Tony, a city planning staff member, told the commission the project consists of four parcels near the northwest intersection of County Road 50 and Flagstaff Avenue, immediately south of Farmington High School. The preliminary plat shows 215 single‑family lots, a gross density of about 2.94 dwelling units per acre and a net density of 4.6 units per acre. The proposal includes four outlots for stormwater, wetlands, a trail corridor and remnant land.
The applicant, Lennar, requested PUD flexibilities that reduce the typical R‑2 lot standards: a minimum lot area of 5,670 square feet, minimum lot width of 42 feet, increased maximum building coverage to 45 percent and a 25‑foot front setback. Tony said the requested net density fits within the R‑2 density range and that the flexibilities were consistent with prior approvals in Farmington and partly driven by site constraints such as wetlands, floodplain and existing utilities.
Steve Trozki, the Lennar representative, said the company expects to phase the work in four final plats. "If we get successful approval of the items that Tony just went through, grading would probably start in mid April," Trozki said, adding the first final plat would follow in six to eight weeks. Trozki said the current plan favors slab‑on‑grade foundations but that product might vary with market conditions.
Commissioners asked about trails, park dedication and access. Tony said sidewalks would be built on one side of every road per the subdivision ordinance and described a trail connection through Out Lot A/B to existing trails in Whispering Fields and Regatta Fields. The Parks & Recreation Commission declined to accept Out Lot D as parkland because it contains wetlands; Farmington’s ordinance does not allow park‑dedication credit for wetlands.

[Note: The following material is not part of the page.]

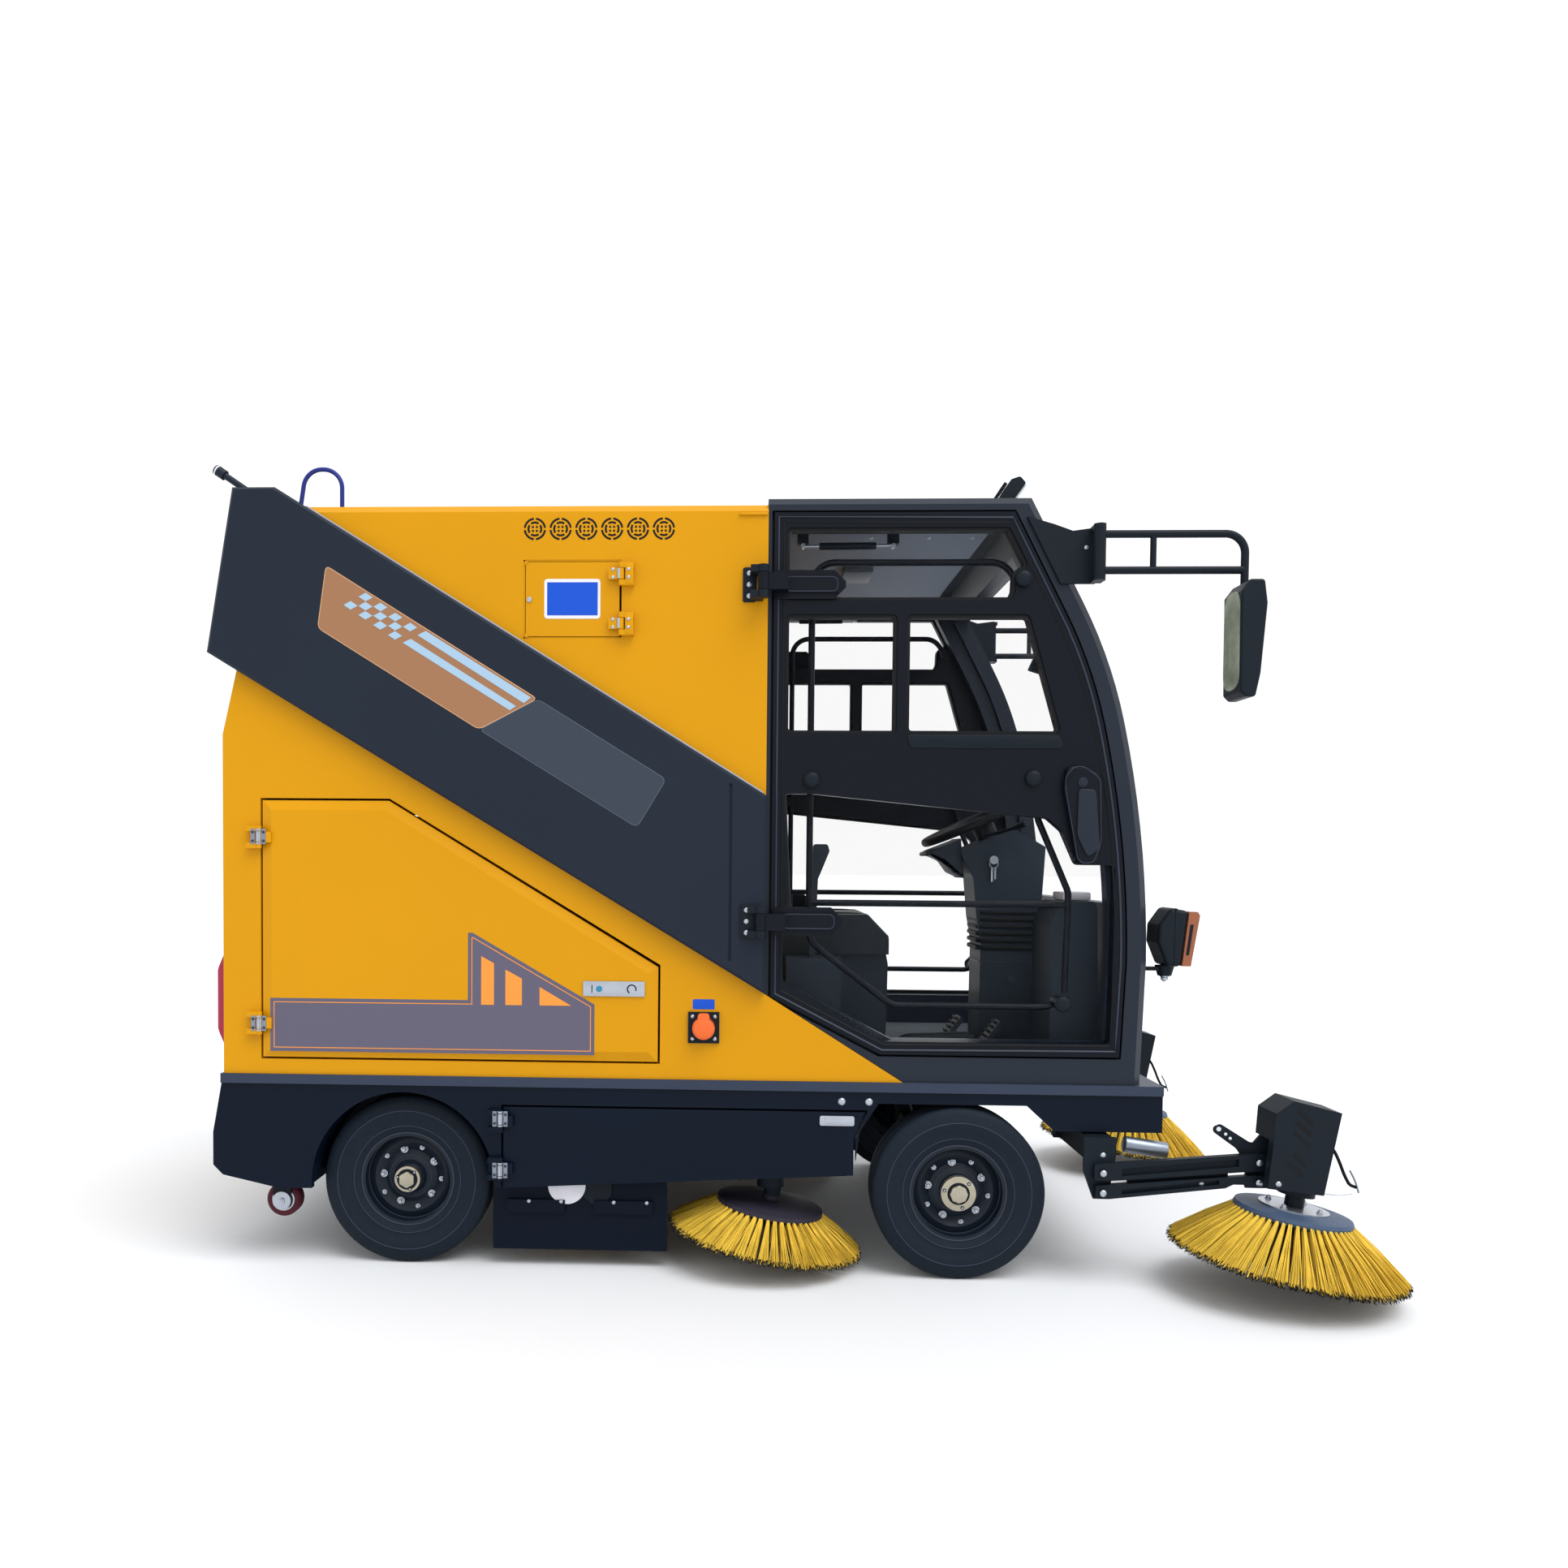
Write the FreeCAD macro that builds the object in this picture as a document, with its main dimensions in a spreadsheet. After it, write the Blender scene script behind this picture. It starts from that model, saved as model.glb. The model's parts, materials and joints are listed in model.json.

Traffic and neighborhood transition were recurring concerns. One commissioner noted MnDOT traffic counts and warned that turning from 209th onto Flagstaff is an unprotected left; Tony said Lennar provided a traffic study and the city’s engineering department reviewed it and found it acceptable. Several commissioners pressed staff and the developer on whether smaller lots would create an abrupt transition to existing homes to the east; staff suggested design tweaks in specific blocks could soften the transition and said some reduced lot sizes were necessitated by floodplain and other site constraints.
On the question of construction impacts, Trozki said truck routing, work hours and dust control would be covered in the development agreement and final‑plat process. He told the commission Lennar aimed to "be good neighbors" and would work with city staff on work schedules and routing.
After discussion, a motion to forward a favorable recommendation to the City Council carried unanimously. The commission recorded the recommendation subject to the three contingencies Tony listed: satisfaction of all engineering comments including grading, stormwater and utilities plans; City Council approval of the rezoning from A‑1 agriculture to R‑2 low‑medium density residential; and City Council and Metropolitan Council approval of the comprehensive‑plan amendments (future land use, MUSA staging and development staging).
The commission closed the public hearing, and the Chair reminded the public that the next regular meeting is scheduled for April 14.